Prolly has a small leak but for sure (the pond) keeps the roots of everything planted in that vicinity nice and cool during our hot and dry Texas summers.

The rosemary is huge as is a Spanish lavender (have a swarm of thousands of bees when it blooms...wish I could find the hive).

An assortment of other herbs do well in that area as well.

Except thyme...I cannot get a stand of time anywhere in the yard.

Gave up on mint and dill as well as they are too aggressive for me!

mimi

Pruning encourages new growth, but never cut back more than 1/3 of any herb or it may die off (talking in ground beds here).

I prune everything back just after the first cold snap and share out among the neighbors.

Then just leave everything alone until the next spring (the last few winters have been mild enuf to not bother covering anything).

As the ground starts warming up there is a huge growth spurt just in time for the fresh new veg of the year!

m.


----------



## chicagoterry (Apr 3, 2012)

Parsley is a biennial. When planted outdoors, it's hardy until the ground freezes, then it dies back. Biennials, in their 2nd year, basically come back up only long enough to flower, set seed and die. When it is grown outside in the ground, parsley will often re-seed itself. My mother had a small patch in her yard that she turned entirely over to parsley plants that reseeded themselves every year. She liked to make tabbouleh, for one thing. For another, an established patch will often become a breeding ground for Black Swallow Tail Butterflies. Their larvae love parsley.


----------



## mattm (Jan 25, 2016)

WillBkool said:


> I've been growing herbs for about 30 years, so I've seen how long most will last.
> 
> Basil, dill, and sage are annuals, and must be replanted each year, although I have had sage plants last up to 3 years.

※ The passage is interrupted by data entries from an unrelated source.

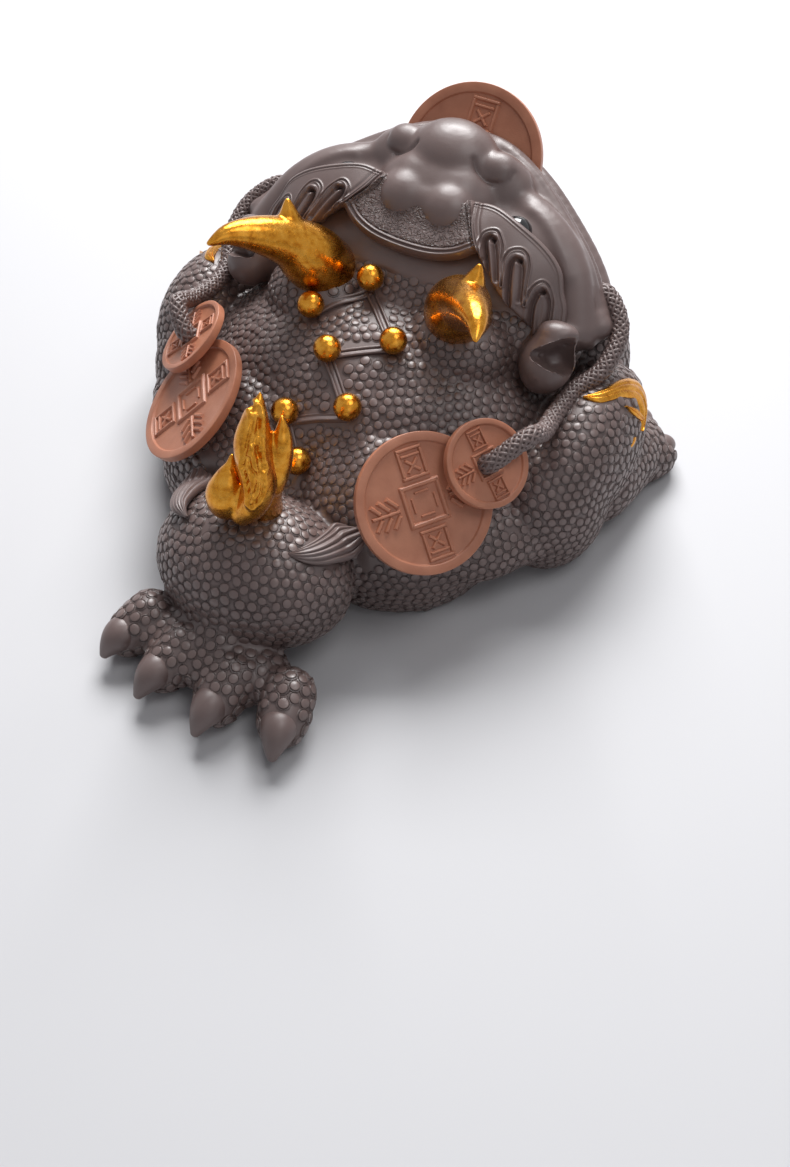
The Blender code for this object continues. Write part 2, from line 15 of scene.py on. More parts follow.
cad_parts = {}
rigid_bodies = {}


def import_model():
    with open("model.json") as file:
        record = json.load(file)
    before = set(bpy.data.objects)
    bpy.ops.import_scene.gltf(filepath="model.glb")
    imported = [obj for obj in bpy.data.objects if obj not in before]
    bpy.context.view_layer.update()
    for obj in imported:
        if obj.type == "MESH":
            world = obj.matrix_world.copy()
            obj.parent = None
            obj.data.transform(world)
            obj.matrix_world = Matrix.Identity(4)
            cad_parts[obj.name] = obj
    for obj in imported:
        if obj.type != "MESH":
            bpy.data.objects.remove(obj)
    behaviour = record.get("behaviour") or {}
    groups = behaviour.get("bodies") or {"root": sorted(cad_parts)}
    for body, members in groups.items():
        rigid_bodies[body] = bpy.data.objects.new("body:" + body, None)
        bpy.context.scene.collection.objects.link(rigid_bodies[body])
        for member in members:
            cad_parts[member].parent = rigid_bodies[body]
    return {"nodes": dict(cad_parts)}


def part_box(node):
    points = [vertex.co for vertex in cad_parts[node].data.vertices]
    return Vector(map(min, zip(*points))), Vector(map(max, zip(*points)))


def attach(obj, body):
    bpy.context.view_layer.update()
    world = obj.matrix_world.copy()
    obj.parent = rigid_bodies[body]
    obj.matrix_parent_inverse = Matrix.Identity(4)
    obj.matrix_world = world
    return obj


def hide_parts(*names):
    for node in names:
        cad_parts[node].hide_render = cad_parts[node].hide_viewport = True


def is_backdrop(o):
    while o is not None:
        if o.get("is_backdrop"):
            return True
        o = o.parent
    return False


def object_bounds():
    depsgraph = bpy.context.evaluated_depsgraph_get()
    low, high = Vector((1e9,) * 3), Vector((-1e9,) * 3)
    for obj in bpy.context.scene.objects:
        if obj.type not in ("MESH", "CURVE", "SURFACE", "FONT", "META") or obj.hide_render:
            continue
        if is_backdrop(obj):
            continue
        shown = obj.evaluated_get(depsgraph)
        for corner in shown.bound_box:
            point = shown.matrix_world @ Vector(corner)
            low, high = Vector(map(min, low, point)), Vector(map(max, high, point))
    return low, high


for leftover in list(bpy.data.objects):
    bpy.data.objects.remove(leftover, do_unlink=True)
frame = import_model()
size = {"cad": [list(corner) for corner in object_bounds()]}
print("packed nodes:", len(frame["nodes"]))

# %% [markdown]
# ## Millimetres, arrays and closed shapes
# All numbers below are millimetres, because a toad of 166 mm is easier to think about that way.
# One helper turns arrays of points and faces into an object, one applies modifiers, one finds the
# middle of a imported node, and one hands a finished piece to the frame.

# %% Helpers for making and finishing pieces
MM = 0.001
BOX_LOW, BOX_HIGH = (np.array(corner) / MM for corner in size["cad"])
BOX_MARGIN = 0.02
SIDES = (("left", 1), ("right", -1))


def unit(rows):
    return rows / np.maximum(np.linalg.norm(rows, axis=-1, keepdims=True), 1e-9)


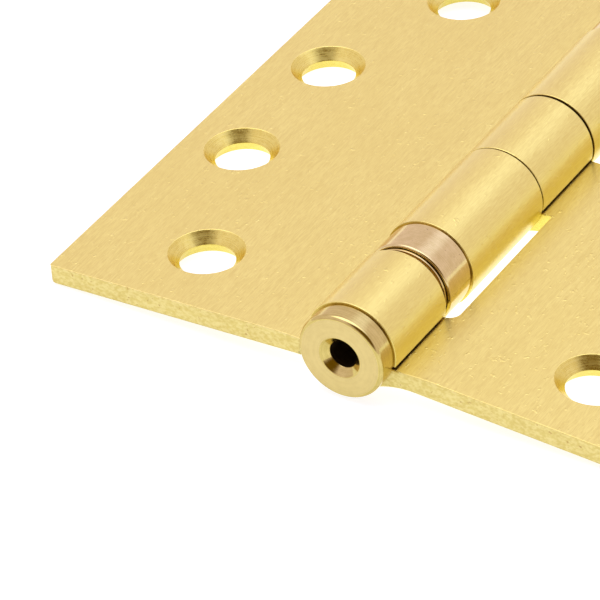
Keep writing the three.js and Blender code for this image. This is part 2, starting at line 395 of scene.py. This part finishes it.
def brushed_brass():
    """Lacquered satin brass, brushed along the barrel, with a few specks under the lacquer."""
    metal = Metal("brushed_brass", 0.36, coat=0.5)
    fine = metal.noise(metal.place, (11.0, 0.7, 11.0), detail=2.0)
    medium = metal.noise(metal.place, (3.6, 0.12, 3.6), detail=2.0)
    broad = metal.noise(metal.place, (0.12, 0.05, 0.12), detail=2.0)
    dust = metal.noise(metal.place, (1.5, 1.1, 1.5), detail=1.0)
    specks = metal.ramp(metal.blend((dust, 1.0), (broad, 0.12)), 0.73, 0.79)
    streaks = metal.blend((fine, 0.7), (medium, 0.3))
    brass = metal.mix(metal.ramp(streaks, 0.36, 0.64), (0.77, 0.65, 0.145), (0.86, 0.76, 0.195))
    metal.colour(metal.mix(metal.ramp(broad, 0.35, 0.65, 0.0, 0.3), brass, (0.78, 0.66, 0.145)))
    metal.roughness(metal.ramp(streaks, 0.35, 0.65, 0.3, 0.4))
    metal.bump(metal.blend((streaks, 0.3), (specks, 1.5)), 0.03, 0.6)
    return metal.material


def sheared_brass():
    """The leaf's punched edges: grained and pitted."""
    metal = Metal("sheared_brass", 0.42)
    grain = metal.noise(metal.place, (1.6, 1.6, 2.4), detail=3.0)
    coarse = metal.noise(metal.place, (0.35, 0.35, 0.7), detail=3.0)
    pits = metal.ramp(metal.noise(metal.place, (1.6, 1.6, 1.6), detail=2.0), 0.66, 0.76)
    clean = metal.mix(metal.ramp(grain, 0.35, 0.65), (0.69, 0.57, 0.17), (0.8, 0.69, 0.26))
    metal.colour(metal.mix(pits, clean, (0.56, 0.4, 0.12)))
    metal.roughness(metal.ramp(coarse, 0.4, 0.6, 0.36, 0.48))
    metal.bump(metal.blend((grain, 0.6), (coarse, 1.0), (pits, -0.4)), 0.09, 0.8)
    return metal.material


def countersink_brass(name, tilt):
    """Countersinks cut by a tool: rings round each hole, at constant depth below the leaf's face."""
    metal = Metal(name, 0.3)
    turn = metal.add("ShaderNodeVectorRotate", rotation_type="Y_AXIS")
    metal.feed(turn.inputs["Vector"], metal.place)
    metal.feed(turn.inputs["Angle"], -tilt)
    rings = metal.noise(turn.outputs["Vector"], (0.15, 0.15, 9.0), detail=2.0)
    mottle = metal.noise(metal.place, (1.6, 1.6, 1.6), detail=3.0)
    marks = metal.blend((rings, 0.6), (mottle, 0.4))
    metal.colour(metal.mix(metal.ramp(marks, 0.35, 0.65), (0.74, 0.61, 0.12), (0.84, 0.73, 0.18)))
    metal.roughness(metal.ramp(marks, 0.35, 0.65, 0.24, 0.34))
    metal.bump(marks, 0.015, 0.6)
    return metal.material


def turned_metal(name, dark, light, roughness, depth, pits=0.0):
    """A lathe-turned metal: rings round the barrel's axis, with faint mottling."""
    metal = Metal(name, roughness[0])
    from_axis = metal.vector("SUBTRACT", metal.place, AXIS * MM)
    radius = metal.vector("LENGTH", metal.vector("MULTIPLY", from_axis, (1.0, 0.0, 1.0)))
    along = metal.vector("DOT_PRODUCT", metal.place, (0.0, 1.0, 0.0))
    section = metal.add("ShaderNodeCombineXYZ")
    metal.feed(section.inputs["X"], radius)
    metal.feed(section.inputs["Y"], along)
    rings = metal.noise(section.outputs["Vector"], (6.0, 6.0, 1.0), detail=2.0)
    mottle = metal.noise(metal.place, (0.8, 0.8, 0.8), detail=4.0, roughness=0.6)
    wear = metal.blend((rings, 0.55), (mottle, 0.45))
    base = metal.mix(metal.ramp(wear, 0.35, 0.65), dark, light)
    dots = metal.noise(metal.place, (1.8, 1.8, 1.8), detail=1.0)
    pitting = metal.ramp(dots, 0.72, 0.78, 0.0, pits)
    metal.colour(metal.mix(pitting, base, (0.3, 0.18, 0.07)))
    metal.roughness(metal.ramp(wear, 0.35, 0.65, *roughness))
    metal.bump(metal.blend((wear, 1.0), (pitting, -1.0)), depth, 0.5)
    return metal.material


def satin_turned_brass():
    """The faces of the tip and of the pin's head."""
    return turned_metal(
        "satin_turned_brass", (0.65, 0.52, 0.19), (0.73, 0.6, 0.23), roughness=(0.34, 0.44), depth=0.006
    )


def polished_brass():
    """The sides of the tip and of the pin."""
    return turned_metal(
        "polished_brass",
        (0.55, 0.44, 0.12),
        (0.67, 0.55, 0.17),
        roughness=(0.1, 0.18),
        depth=0.005,
        pits=0.4,
    )


def polished_bronze():
    """The bearings' shells and races."""
    return turned_metal(
        "polished_bronze",
        (0.63, 0.5, 0.18),
        (0.75, 0.61, 0.25),
        roughness=(0.1, 0.17),
        depth=0.005,
        pits=0.6,
    )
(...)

Someone told me chopping the basil flowers off will make it last longer, but I'll have to try it as my plant died less than 6 months later after the purchase


----------



## teamfat (Nov 5, 2007)

The basil plant in the kitchen window probably plots my demise on a regular basis.





  








basil.jpg




__
teamfat


__
Feb 25, 2016


----------



## chicagoterry (Apr 3, 2012)

With basil, pinching back the flowers as soon as they start to form keeps it from going to seed and dying back. The plant will then put its energy into leaf and root growth, rather than into setting seed. Like all living things, from the standpoint of nature, it is a plant's job to procreate. Unless its energy is diverted elsewhere, it will go toward flowering which leads to setting seed which then leads to dying back.

You can actually keep basil in pots, indoors for quite a few months, given adequate light and water. It is an annual, though, so the plants don't last forever. Aggressive "pinching back" before plants start to get tall, helps to stimulate side growth, which makes for sturdier, bushier plants.

Oh, Teamfat--that poor pathetic plant---oh, my. Not enough soil, not enough water, and starved for light--inescapable this time of year in the northern hemisphere for basil. Lack of light  is what makes plants spindly. If plants were sentient, I'd definitely be worried about that plant's desire for revenge.


----------



## teamfat (Nov 5, 2007)

Fear not, the weather is warming up a bit. That basil plant and another herb or two will be going into a much larger pot with some of the great compost taken from the pile by the side of the garage. This weekend if all goes well. A better place to put it is part of the overall plan with the wall shelves, the porch shelves, etc. that I'm working on. And the cats' "solarium" will be upgraded as well.

mjb.


----------